Cisplatin is one of the most widely used chemotherapeutic agents for the treatment of human cancers. However, the nephrotoxicity of cisplatin limits its use as a therapeutic agent. It has been suggested that oxidative stress and p53 activation play important roles in cisplatin-induced nephrotoxicity. It has been demonstrated that the eukaryotic translation initiation factor 2α (eIF2α) may protect HK-2 human renal proximal tubular cells against cisplatin-induced apoptosis through inhibition of reactive oxygen species (ROS)-mediated p53 activation. The aim of the present study was to investigate the effects of siRNA-mediated knockdown of the PKR-like endoplasmic reticulum kinase (PERK) gene, which induces the phosphorylation of eIF2α, or Sal003, a selective inhibitor of eIF2α dephosphorylation, on cisplatin-induced apoptosis in HK-2 cells. Cisplatin induced eIF2α phosphorylation as well as p53 activation. In particular, inhibition of p53 by pifithrin-α, and upregulation of eIF2α phosphorylation by Sal003, reduced cisplatin-induced apoptosis. Of note, Sal003-mediated upregulation of eIF2α phosphorylation suppressed cisplatin-induced p53 activation. Furthermore, reduction of eIF2α phosphorylation by PERK knockdown enhanced cisplatin-induced p53 activation and apoptosis. In addition, the ROS scavenger N-acetyl-L-cysteine inhibited eIF2α phosphorylation as well as p53 activation in HK-2 cells treated with cisplatin, suggesting that oxidative stress induced by cisplatin may lead to apoptosis through p53 activation; furthermore, this stress may confer resistance to apoptosis via eIF2α phosphorylation, which was further supported by the finding that cisplatin-induced ROS generation was attenuated by Sal003, whereas it was enhanced by PERK knockdown.
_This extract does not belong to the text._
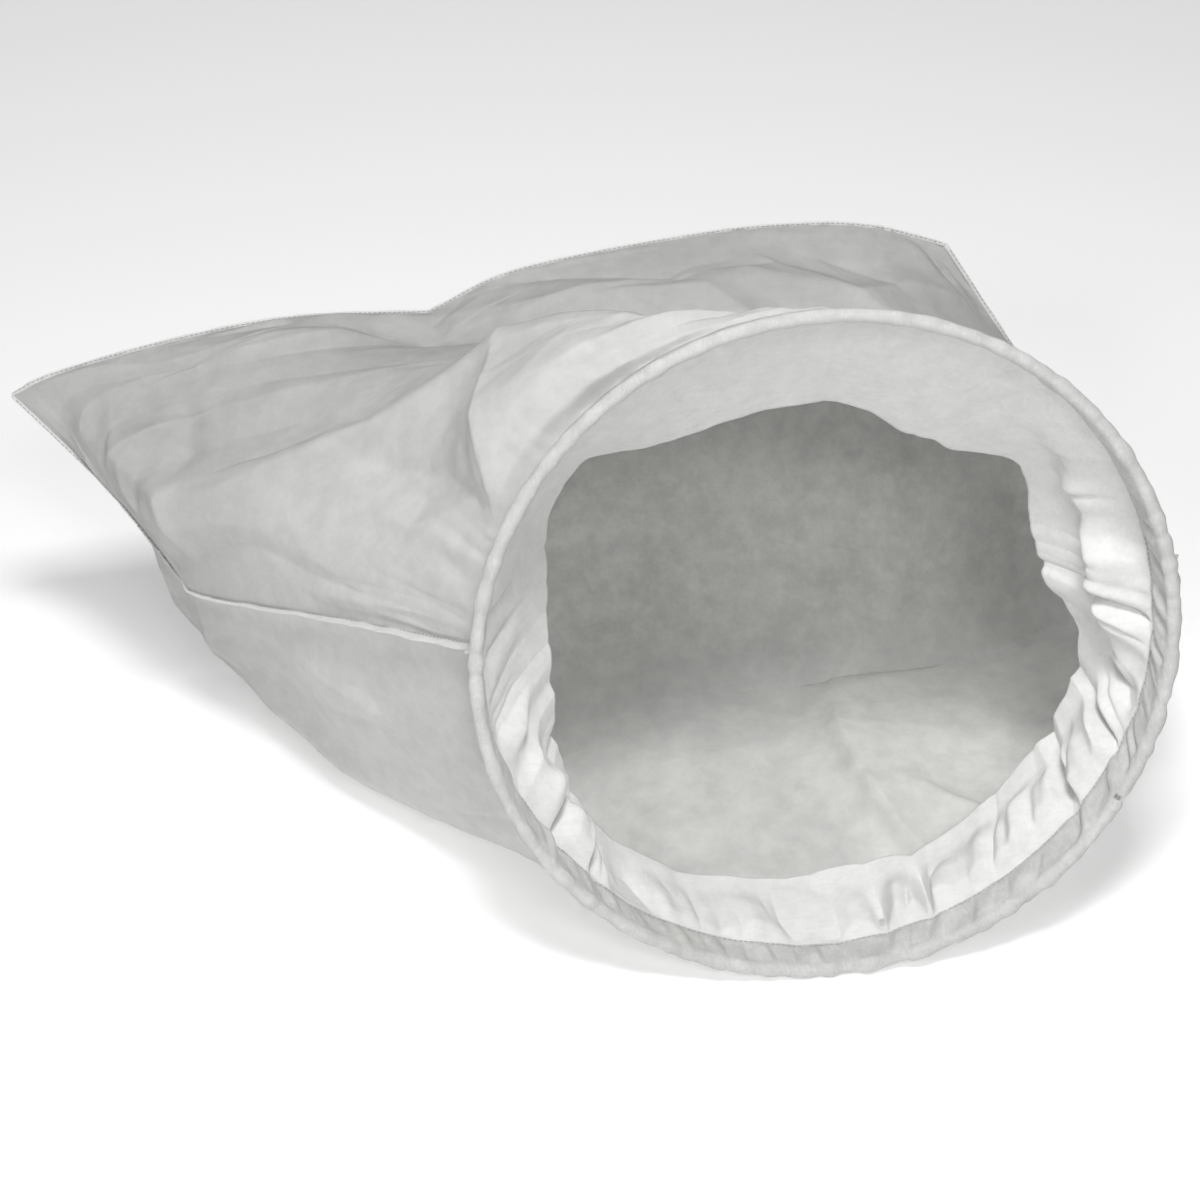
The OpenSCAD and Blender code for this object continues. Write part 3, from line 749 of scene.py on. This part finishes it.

Furthermore, cisplatin induced the expression of activating transcription factor 4 (ATF4) and heme oxygenase-1 (HO-1) that were enhanced by Sal003 and reduced by PERK knockdown. Taken together, these results suggest that phosphorylation of eIF2α suppresses cisplatin-induced p53 activation and apoptosis by attenuating oxidative stress via ATF4-mediated HO-1 expression in HK-2 cells, as ATF4 expression is usually dependent on the phosphorylation of eIF2α and may also transcriptionally induce the expression of HO-1 in response to oxidative stress. Therefore, regulation of eIF2α phosphorylation may play an important role in alleviating cisplatin-induced nephrotoxicity.